El tema parecía resuelto, pues en la actualidad, buena parte de los denominados sectores estratégicos ya se encuentran en manos privadas, nacionales o extranjeras. Los países no tienen mayor problema en permitir que transnacionales operen en las áreas petrolera o de telecomunicaciones, obviamente bajo una fuerte supervisión estatal, que ahora parece insuficiente.
Para romper esas barreras del pasado han jugado un papel importante los tratados de libre comercio y los acuerdos de integración regional.
En la Unión Europea, por ejemplo, ahora ya no genera ningún temor que una empresa francesa opere una mina en Alemania o viceversa, algo que era impensable antes de 1957, cuando se firmó el Tratado de Roma, que dio paso a este bloque europeo.
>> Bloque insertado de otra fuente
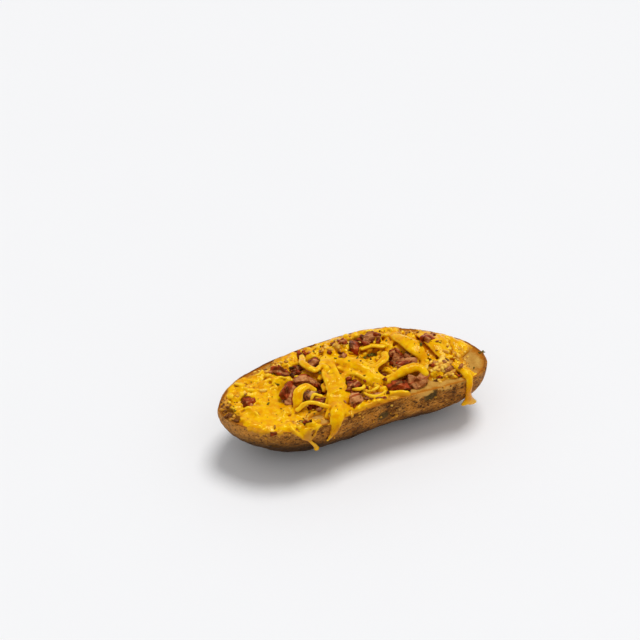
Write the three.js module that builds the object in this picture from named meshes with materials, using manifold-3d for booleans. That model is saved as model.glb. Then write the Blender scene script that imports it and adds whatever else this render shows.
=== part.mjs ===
// Half of a baked potato, cut lengthwise, under melted cheese and pieces of bacon.
// Millimetres, +Z up. The half lies on its skin with the cut face up: +X runs along the potato towards its
// narrower end and +Y across it. The origin is on the table, under the middle of the whole piece.

import * as THREE from "three";
import { mergeVertices } from "three/addons/utils/BufferGeometryUtils.js";
import Module from "manifold-3d";

// ---- driving dimensions ----
const FACE_HEIGHT = 26; // from the table to the edge of the cut face
const FACE_DISH = 1.4; // how far the cut face has sunk in its middle
const FOOT_SHARE = 0.32; // the flat foot's length and width, as a share of the cut face's
const SKIN_ROUNDNESS = 2.25; // 2 is an ellipse from the edge down to the foot, more is squarer
const SKIN_BULGE = 0.025; // how far the skin swells past the edge, as a share of the half-width
const HEAP = 5.4; // cheese over the middle of the face
const CHEESE_EDGE = 1.5; // cheese just inside its outline
const GAP = 0.35; // air kept between neighbours
const SEGMENTS = 48; // points in one turn round the potato

// The edge of the cut face, anticlockwise from the narrow end: a full round end at -X and a flatter front.
const RIM = [
  [65, -8], [59.5, 4], [48, 14.5], [33, 23.5], [15, 27.2], [-4, 26.4], [-22, 23.6], [-39, 19.5],
  [-54, 12.5], [-64, 0.5], [-61, -11], [-51, -21], [-37, -26.8], [-20, -27.3], [0, -24.8],
  [20, -23.4], [38, -23.6], [53, -22.8], [62, -18],
];

// Bare places along the cheese's outline: the direction from the middle of the face, how wide, and how deep.
const BARE_PLACES = [
  { degrees: -11, wide: 10, deep: 0.15 }, // the narrow end
  { degrees: -38, wide: 15, deep: 0.24 }, // the front edge, under the bacon
  { degrees: 153, wide: 12, deep: 0.14 }, // the back edge, towards the round end
];

// The thick strands that lie on the cheese, and the three that run over the edge and down the skin: the
// points that each one passes through, as x, y, z and half-width.
const STRANDS = [
  [[-31, -20, 27.5, 2.6], [-33.6, -26, 26.6, 2.3], [-32.2, -28.6, 23.4, 1.6], [-28.7, -28.7, 19, 1.2],
    [-27, -27.6, 14.8, 1.1], [-25.9, -26.2, 11.6, 1.6]],
  [[-8, 12, 30.6, 2], [-8.6, -2, 31.4, 2.2], [-10, -13, 29.8, 2.4], [-15.4, -21.6, 27.6, 2.6],
    [-19.4, -27, 26, 2.4], [-21.4, -28.8, 21.4, 1.7], [-22.5, -27.7, 16.6, 1]],
  [[43, -12, 28, 2.2], [49.6, -18, 27.4, 2.1], [52.2, -23, 26.2, 2], [51.4, -24.8, 22, 1.7],
    [51.4, -23.9, 16, 1.8], [52.4, -22.2, 11.4, 2.5], [54, -20.6, 9, 1.7]],
  [[-31.6, -16.5, 28, 2], [-31, -10.6, 31.4, 2], [-28, -7.4, 32.9, 2], [-23.4, -6.2, 31.6, 1.8],
    [-20, -8.4, 29, 1.4]],
  [[-31, -15, 28.4, 1.2], [-25.5, -13.4, 30.6, 1.2], [-19.5, -17, 30, 1.1], [-15, -20, 27.8, 1.1]],
  [[-18.4, 15, 28.6, 1.8], [-17.8, 7, 30.8, 1.8], [-15.4, 2.6, 31.4, 1.7], [-12, 2.4, 31, 1.7],
    [-10.4, 7, 29.6, 1.5]],
  [[16.4, -13.6, 28, 1.5], [21, -9.6, 31.2, 1.6], [28, -8.8, 32.2, 1.7], [34, -11, 30.6, 1.5],
    [36.4, -14.6, 28, 1.2]],
  [[46, 5.6, 27.6, 1.7], [43.2, -0.6, 29.8, 1.8], [41, -6.6, 28.4, 1.5]],
  [[-13, -22.4, 26.6, 1.4], [-4, -25.2, 26.7, 1.3], [6, -23.6, 26.7, 1.3], [15.4, -23.4, 26.1, 1.1]],
];
const STRAND_FLATNESS = 0.66; // a strand's thickness as a share of its width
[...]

Asimismo, la fuerza que tomaron los acuerdos comerciales ayudó a eliminar la mayor cantidad de barreras al comercio, permitiendo que los inversionistas extranjeros puedan canalizar sus recursos en diferentes sectores estratégicos y acceder a las preferencias que tienen los nacionales.
Ahora, las restricciones a la inversión extranjera en tierras parecen ir en contra de la doctrina del libre comercio, tal como la han promovido los gobiernos occidentales y las instituciones financieras internacionales a lo largo de las últimas décadas, señala Grain, una ONG internacional que apoya a pequeños campesinos.
Después de todo, la mayoría de los tratados bilaterales de inversión y los capítulos sobre inversión de los llamados acuerdos de libre comercio se basan en la noción de brindarle a todo mundo “un trato de nacionales”, es decir, en la idea de que los inversionistas extranjeros deben ser tratados de igual manera que los nacionales, sin discriminación.
Las restricciones que han venido apareciendo a partir del 2000, y con mayor fuerza desde del ‘boom’ de las materias primas en el 2008, parecen no tener en cuenta ese principio.
Y esto es algo que irrita a los más liberales, para quienes la soberanía, al igual que el nacionalismo, no son más que un pretexto para favorecer intereses de particulares, así sea en países capitalistas.
Su argumento: la soberanía no radica en quién es el propietario de la tierra, sino en la calidad de la regulación de un país para hacer valer sus reglas sobre un territorio. Bajo ese principio, ya no es importante quién es dueño de la tierra, pues el Estado está en la capacidad de regular a nacionales o extranjeros.
Pero además, para garantizar el buen uso de la tierra, que debiera ser el objetivo para asegurar alimentos en el futuro, lo que se necesita es regular su uso, no su propiedad. Para eso no se necesita ser liberal.
Las restricciones a la propiedad de la tierra no evitan que los nacionales manejen mal los suelos, abusen de pesticidas, o promuevan el sobre pastoreo, la tala de bosques y el agotamiento de los acuíferos.
Cuando Argentina aprobó en el 2012 una ley que restringía la propiedad de la tierra a los extranjeros, el diario La Nación escribió: en un planeta sujeto a profundos cambios climáticos, preocuparse por la propiedad de la tierra en manos de extranjeros es desconocer cuáles serán la necesidades de la humanidad: evitar la pérdida de tierras de cultivo, evitar la perdida de la biodiversidad.